## Records with modeling code
+++

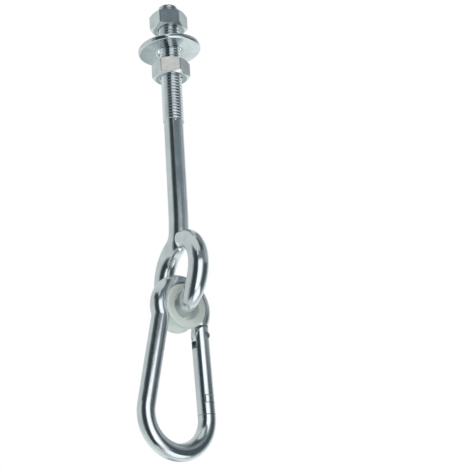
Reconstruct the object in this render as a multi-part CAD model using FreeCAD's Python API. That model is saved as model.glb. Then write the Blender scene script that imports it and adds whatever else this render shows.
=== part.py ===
import FreeCAD, Part
import math
import os

from FreeCAD import Placement, Rotation, Vector

os.makedirs("parts", exist_ok=True)

# Swing hook for a hammock: a threaded eye bolt, two nuts and a washer that
# clamp a beam, a nylon bush on the eye and a snap hook that swings on it.
# Millimetres. +Z is up along the bolt, the eye lies in the YZ plane and the
# origin is on the bolt axis at the top face of the lower nut, where the
# underside of the beam sits.

# Bolt
thread_diameter = 10.0
thread_length = 61.7
thread_end_chamfer = 1.0
rod_diameter = 9.15
thread_step = 0.6
bolt_end_height = 30.5
bush_drop = 124.0

# Eye, bent from the same rod
eye_radius = 16.15
eye_offset = -2.75
eye_lean_angle = 4.2
lean_bend_radius = 150.0
neck_radius = 6.2
cut_end_gap = 0.3
cut_end_chamfer = 0.5

# Nuts
nut_across_flats = 16.0
nut_height = 8.4
nut_corner_diameter = 18.3
nut_face_diameter = 15.2
nut_countersink = 0.5
thread_fit = 0.05
clamp_height = 17.4
top_nut_turn = 5.0

# Washer, lying loose and a little tilted on the thread
washer_diameter = 30.0
washer_hole = 11.5
washer_thickness = 2.5
washer_edge_round = 0.4
washer_height = 6.0
washer_tilt_angle_x = -2.0
washer_tilt_angle_y = -3.5
washer_side_gap = 0.35

# Snap hook, bent from round wire
wire_diameter = 8.0
leg_splay = 7.5
bottom_radius = 16.0
hook_depth = 64.7
crimp_radius = 4.8

# Bush
bush_bore = 12.4
bush_wall = 1.3
bush_flange_diameter = 20.3
bush_width = 10.3
bush_groove_clearance = 0.1
bush_rim_round = 0.4
bore_mouth_round = 1.0
bush_seat_gap = 0.45

# Gate and its hinge
rivet_drop = 4.6
rivet_offset = 0.9
rivet_diameter = 3.1
rivet_dome = 0.4
rivet_clearance = 0.05
knuckle_offset = 0.45
knuckle_gap = 0.5
knuckle_taper = 2.5
tang_thickness = 2.8
slot_width = 3.2
gate_slot_depth = 5.6
nose_foot = 0.5
gate_opening = 28.0

# Nose: a tongue with a cross head that the gate's notch drops over
notch_inset = 8.5
notch_length = 3.6
notch_floor = -2.4
nose_gap = 0.3

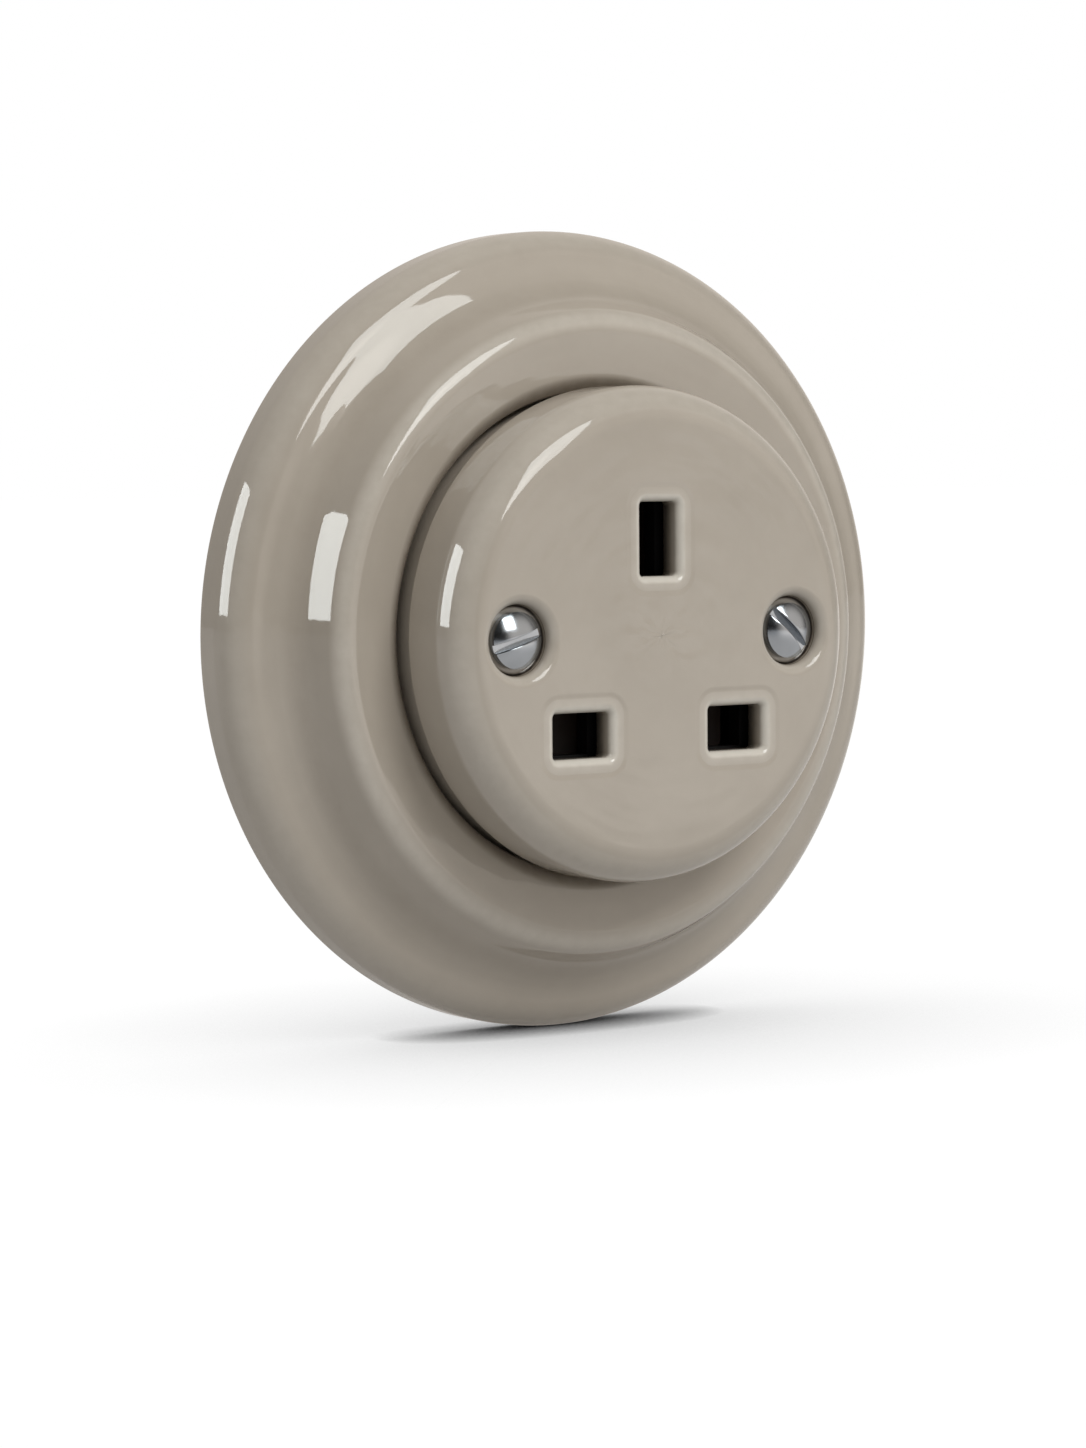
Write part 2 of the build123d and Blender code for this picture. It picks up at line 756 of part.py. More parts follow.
def terminal_screw(x, z):
    """Slotted cheese-head screw, backed off so that its tip just clears the wire hole."""
    tip = wire_height - wire_hole_radius
    head_front = tip - terminal_screw_reach
    head_rear = head_front - terminal_head_height
    with BuildPart() as screw:
        with BuildSketch(level(head_rear)):
            with Locations((x, z)):
                Circle(terminal_head_radius)
        extrude(amount=terminal_head_height)
        with BuildSketch(level(head_front)):
            with Locations((x, z)):
                Circle(screw_radius)
        extrude(amount=terminal_screw_reach)
        with BuildSketch(level(head_rear)):
            with Locations((x, z)):
                Rectangle(3 * terminal_head_radius, terminal_slot_width)
        extrude(amount=terminal_slot_depth, mode=Mode.SUBTRACT)
    return screw


neutral_terminal_screw = terminal_screw(*terminal_places[0])
neutral_terminal_screw.part.label = "neutral_terminal_screw"
line_terminal_screw = terminal_screw(*terminal_places[1])
line_terminal_screw.part.label = "line_terminal_screw"
earth_terminal_screw = terminal_screw(*terminal_places[2])
earth_terminal_screw.part.label = "earth_terminal_screw"

# Earth strap: bent strip from the earth terminal to the ring
strap_height = ring_thickness + sheet / 2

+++

Return the whole listing exactly.

## ANSWER TO THE EXERCISE
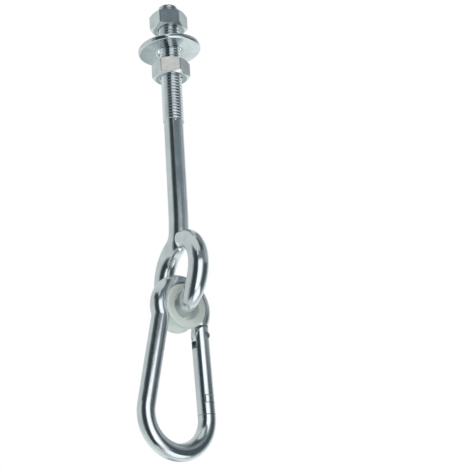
Reconstruct the object in this render as a multi-part CAD model using FreeCAD's Python API. That model is saved as model.glb. Then write the Blender scene script that imports it and adds whatever else this render shows.
=== part.py ===
import FreeCAD, Part
import math
import os

from FreeCAD import Placement, Rotation, Vector

os.makedirs("parts", exist_ok=True)

# Swing hook for a hammock: a threaded eye bolt, two nuts and a washer that
# clamp a beam, a nylon bush on the eye and a snap hook that swings on it.
# Millimetres. +Z is up along the bolt, the eye lies in the YZ plane and the
# origin is on the bolt axis at the top face of the lower nut, where the
# underside of the beam sits.

# Bolt
thread_diameter = 10.0
thread_length = 61.7
thread_end_chamfer = 1.0
rod_diameter = 9.15
thread_step = 0.6
bolt_end_height = 30.5
bush_drop = 124.0

# Eye, bent from the same rod
eye_radius = 16.15
eye_offset = -2.75
eye_lean_angle = 4.2
lean_bend_radius = 150.0
neck_radius = 6.2
cut_end_gap = 0.3
cut_end_chamfer = 0.5

# Nuts
nut_across_flats = 16.0
nut_height = 8.4
nut_corner_diameter = 18.3
nut_face_diameter = 15.2
nut_countersink = 0.5
thread_fit = 0.05
clamp_height = 17.4
top_nut_turn = 5.0

# Washer, lying loose and a little tilted on the thread
washer_diameter = 30.0
washer_hole = 11.5
washer_thickness = 2.5
washer_edge_round = 0.4
washer_height = 6.0
washer_tilt_angle_x = -2.0
washer_tilt_angle_y = -3.5
washer_side_gap = 0.35

# Snap hook, bent from round wire
wire_diameter = 8.0
leg_splay = 7.5
bottom_radius = 16.0
hook_depth = 64.7
crimp_radius = 4.8

# Bush
bush_bore = 12.4
bush_wall = 1.3
bush_flange_diameter = 20.3
bush_width = 10.3
bush_groove_clearance = 0.1
bush_rim_round = 0.4
bore_mouth_round = 1.0
bush_seat_gap = 0.45

# Gate and its hinge
rivet_drop = 4.6
rivet_offset = 0.9
rivet_diameter = 3.1
rivet_dome = 0.4
rivet_clearance = 0.05
knuckle_offset = 0.45
knuckle_gap = 0.5
knuckle_taper = 2.5
tang_thickness = 2.8
slot_width = 3.2
gate_slot_depth = 5.6
nose_foot = 0.5
gate_opening = 28.0

# Nose: a tongue with a cross head that the gate's notch drops over
notch_inset = 8.5
notch_length = 3.6
notch_floor = -2.4
nose_gap = 0.3

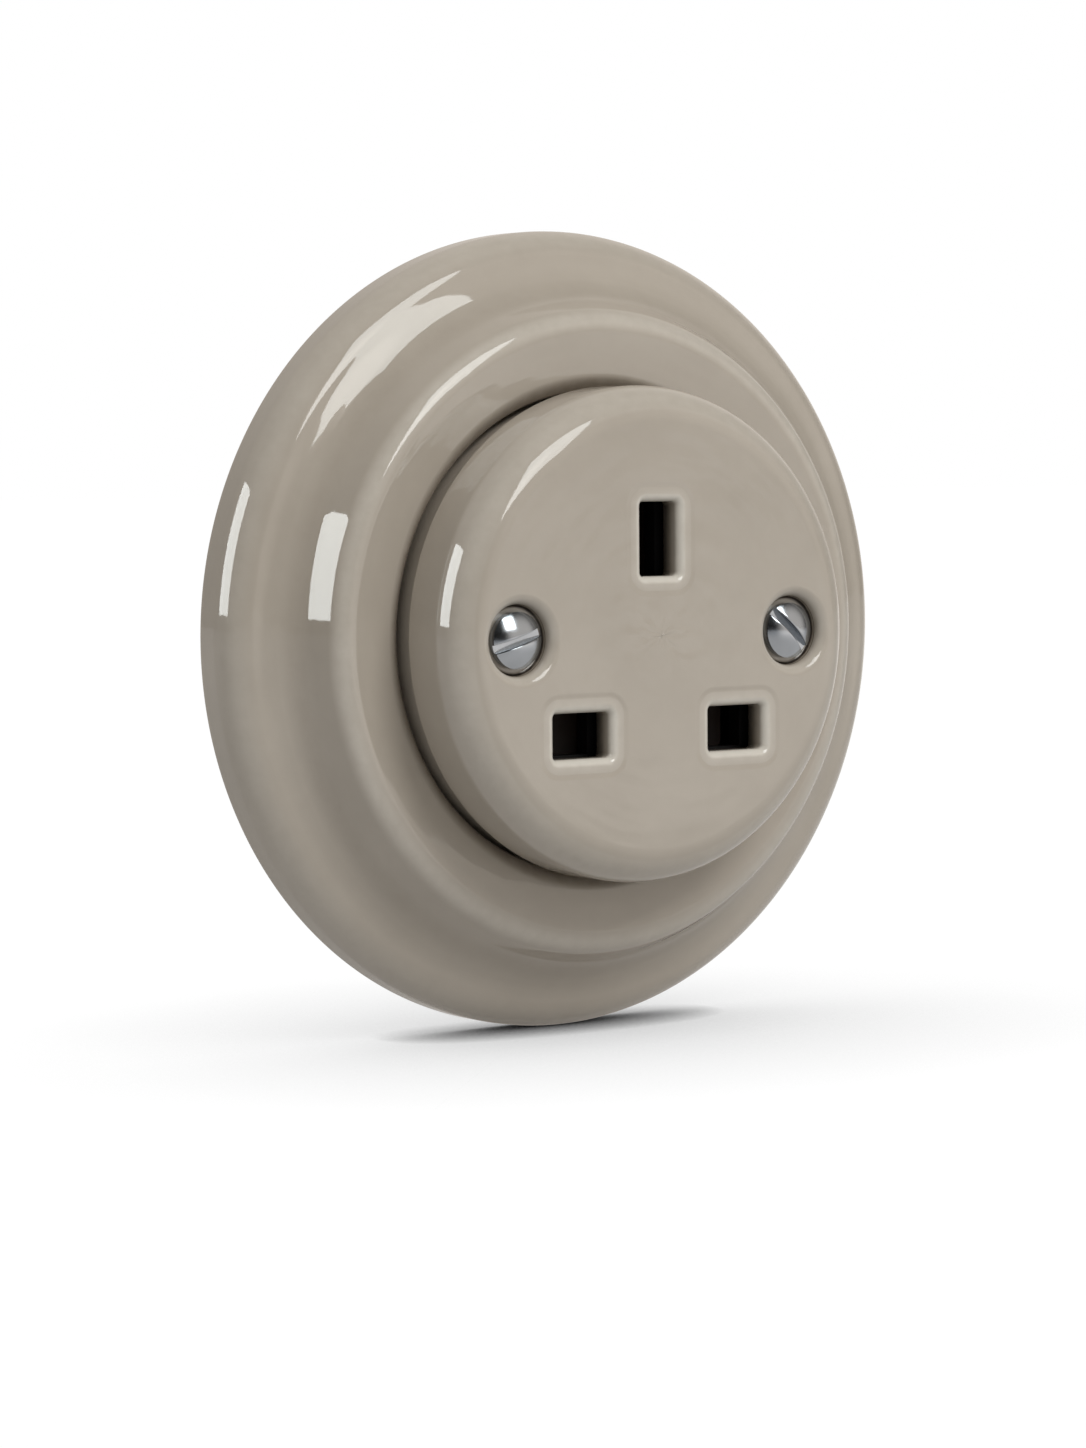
Write part 2 of the build123d and Blender code for this picture. It picks up at line 756 of part.py. More parts follow.
def terminal_screw(x, z):
    """Slotted cheese-head screw, backed off so that its tip just clears the wire hole."""
    tip = wire_height - wire_hole_radius
    head_front = tip - terminal_screw_reach
    head_rear = head_front - terminal_head_height
    with BuildPart() as screw:
        with BuildSketch(level(head_rear)):
            with Locations((x, z)):
                Circle(terminal_head_radius)
        extrude(amount=terminal_head_height)
        with BuildSketch(level(head_front)):
            with Locations((x, z)):
                Circle(screw_radius)
        extrude(amount=terminal_screw_reach)
        with BuildSketch(level(head_rear)):
            with Locations((x, z)):
                Rectangle(3 * terminal_head_radius, terminal_slot_width)
        extrude(amount=terminal_slot_depth, mode=Mode.SUBTRACT)
    return screw


neutral_terminal_screw = terminal_screw(*terminal_places[0])
neutral_terminal_screw.part.label = "neutral_terminal_screw"
line_terminal_screw = terminal_screw(*terminal_places[1])
line_terminal_screw.part.label = "line_terminal_screw"
earth_terminal_screw = terminal_screw(*terminal_places[2])
earth_terminal_screw.part.label = "earth_terminal_screw"

# Earth strap: bent strip from the earth terminal to the ring
strap_height = ring_thickness + sheet / 2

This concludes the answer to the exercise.